On my mom's side (Lee family):
My grandmother's family ended up with roots in both Manila and Aparri. My grandfather met my grandmother in Manila. They ended up moving to Naga City and starting a rice mill company. That's where they ended up starting their family and most of their kids (including my mom) moved one by one back to Manila. There's more complicated details about my grandfather's family and cousins/step-siblings (though I won't go into it because I don't exactly understand all of it either). My mom's family also has an interesting story of intrigue regarding property disputes and family rivalries. The dispute has already been going on for a long time and is mostly history though still unresolved because of the end result. It's exciting to note that there's still bad blood between the families so that there is a family feud (that I inherit from my mom's family) that I may have a rival family to shake my fist at.

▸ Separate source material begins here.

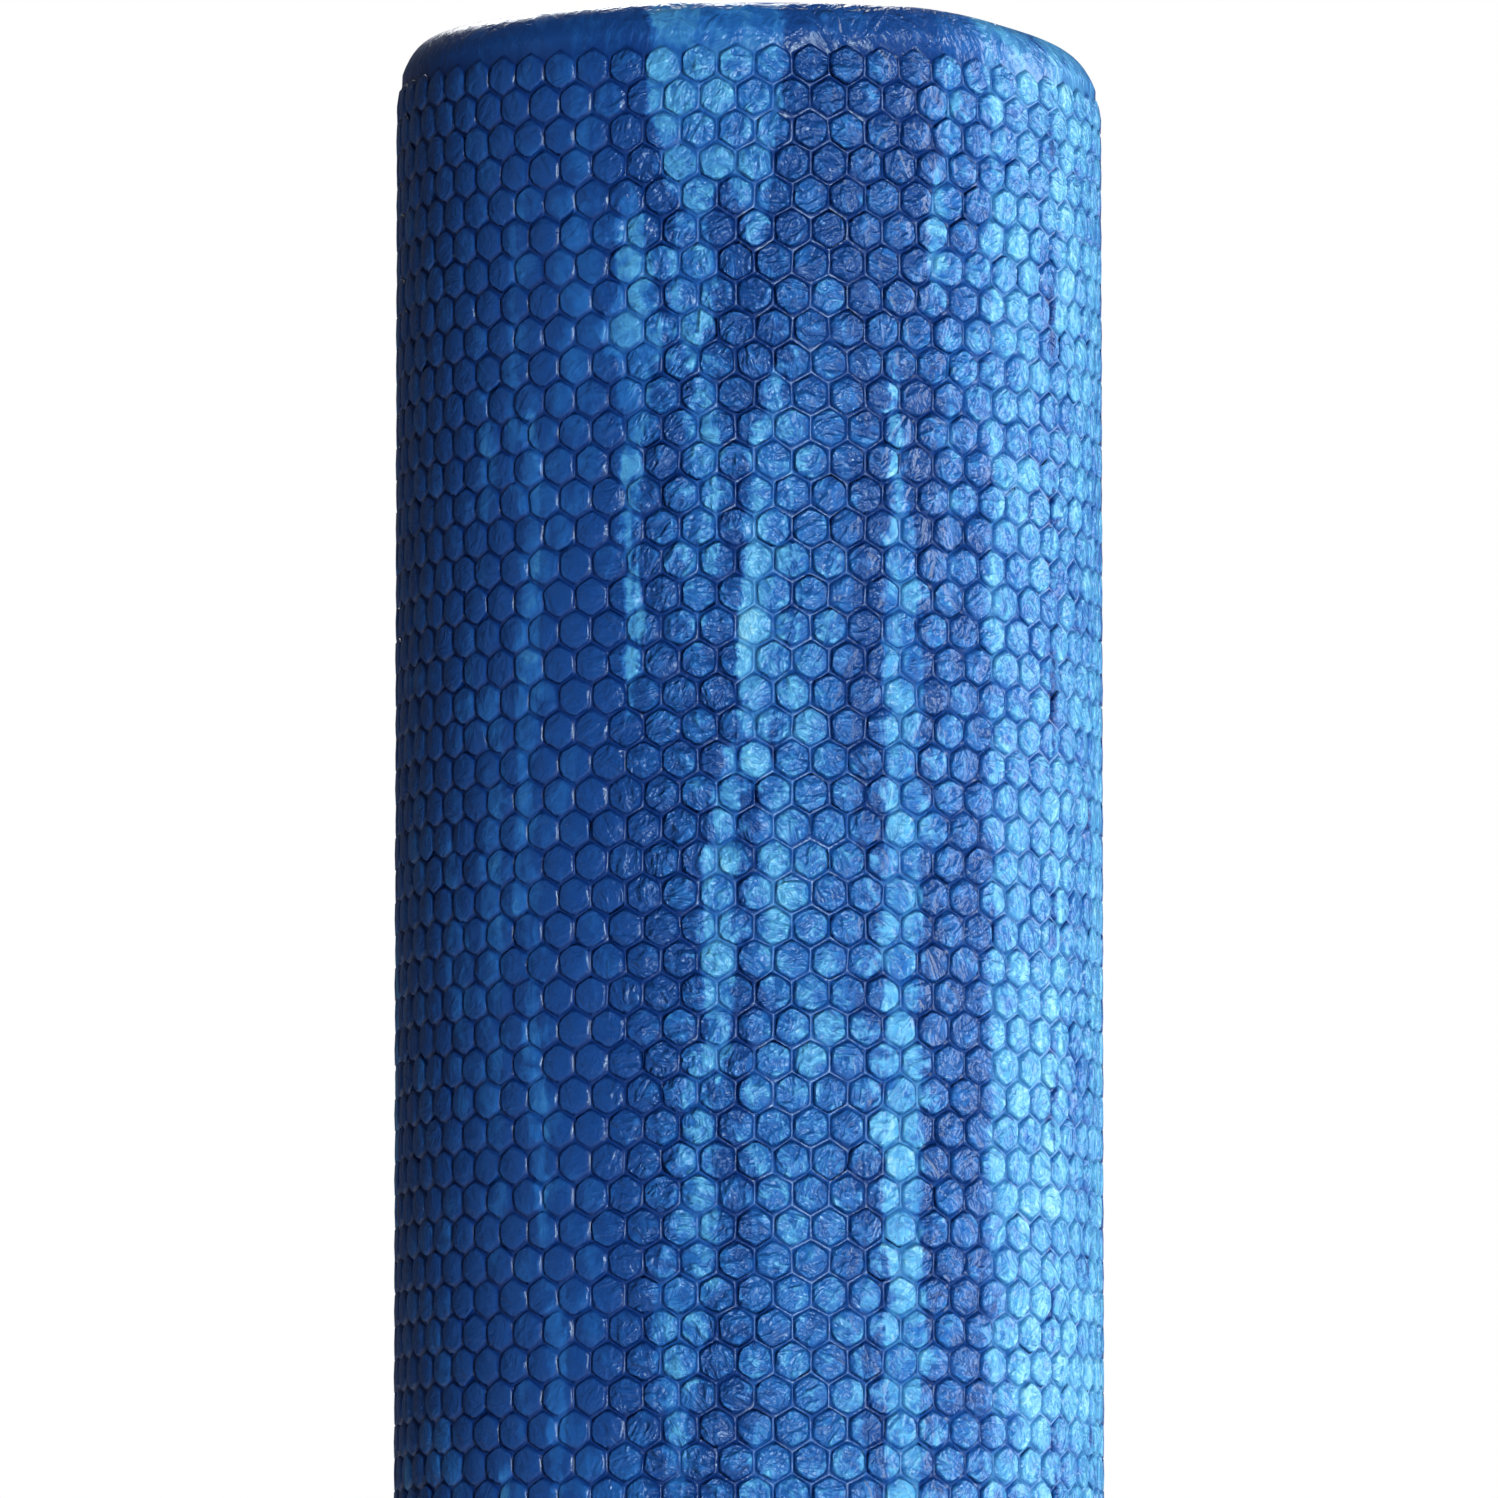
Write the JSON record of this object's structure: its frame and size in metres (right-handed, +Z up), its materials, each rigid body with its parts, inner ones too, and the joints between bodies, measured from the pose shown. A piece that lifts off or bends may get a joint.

On my dad's side (Qua family):
My grandfather (on my dad's side) was a copra trader. My grandfather's job had him based in Legazpi. His job eventually led him to travel between Daet and Manila. He met my grandmother who was already in Daet and they got married. That's eventually where my father and his siblings grew up.

Though the details of my ancestor's voyage down to the Philippines are vague, I feel that it gives me a better connection to who they are and where I come from. I didn't really know much about this before and I never thought about asking. I wish I had the opportunity to ask my grandparents themselves though that chance is gone. The details about my ancestry doesn't change much about who I am as a person, but it does give me a better perspective on who my parents are.



This picture of my parents and I are at the remnants of the buried town of Cagsawa. The bell tower of the town's church is the only remaining structure of the town which was bombarded with tephra from the an eruption of Mayon Volcano.